Spicy roasted squash and chickpea soup

10 Nov

It’s Sunday, it’s cold outside, yes… I’ve been making soup again. I could probably fill my entire blog with soup recipes and never run out of ideas or get bored. Here. squash is roasted to bring out the full depth of the flavour. Chickpeas add texture and balance the sweetness and richness of the squash. My two favourite spices, cumin and chilli, make it lovely and warming for a chilly autumnal day.

I used one of my Mum’s home-grown butternut squash for this, but any squash or pumpkin will do. You could roast the squash when you happen to have the oven on for something else, and then keep it in the fridge for when it’s time to make soup.

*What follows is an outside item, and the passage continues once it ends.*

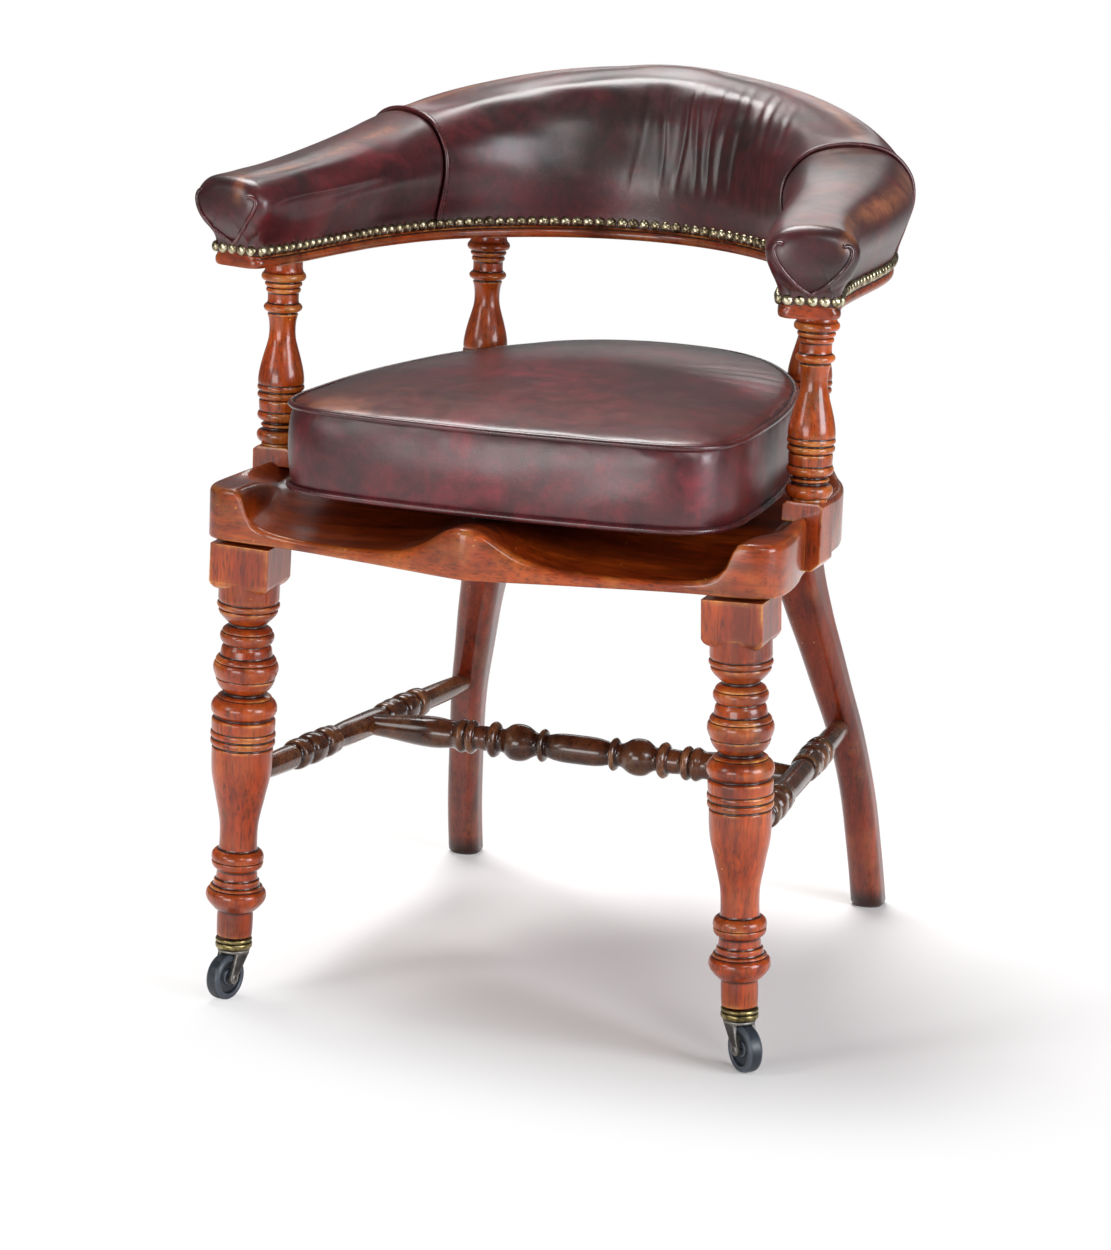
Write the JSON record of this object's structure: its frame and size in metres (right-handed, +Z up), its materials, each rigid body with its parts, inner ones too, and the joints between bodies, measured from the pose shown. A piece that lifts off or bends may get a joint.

The soup itself is very quick to put together.

Recipe (serves 4)

  • About 500g squash, roasted (about half an hour at 200ºC should do it)
  • 1 tablespoon oil
  • 1 medium onion, peeled and chopped
  • 2 cloves of garlic, peeled, smashed and finely chopped
  • 1 red chilli, deseeded and finely chopped
  • 1 teaspoon cumin seeds
  • Half a tin of chickpeas, about 120g
  • 600ml vegetable stock
  • Salt and pepper to taste

Heat the oil in a large saucepan over a low-medium heat. Fry the onion with the lid on, for about five minutes. Add the garlic, chilli and cumin and fry for a couple more minutes, still covered.

Add the rest of the ingredients and then blend until smooth. Heat through, check for seasoning, and serve.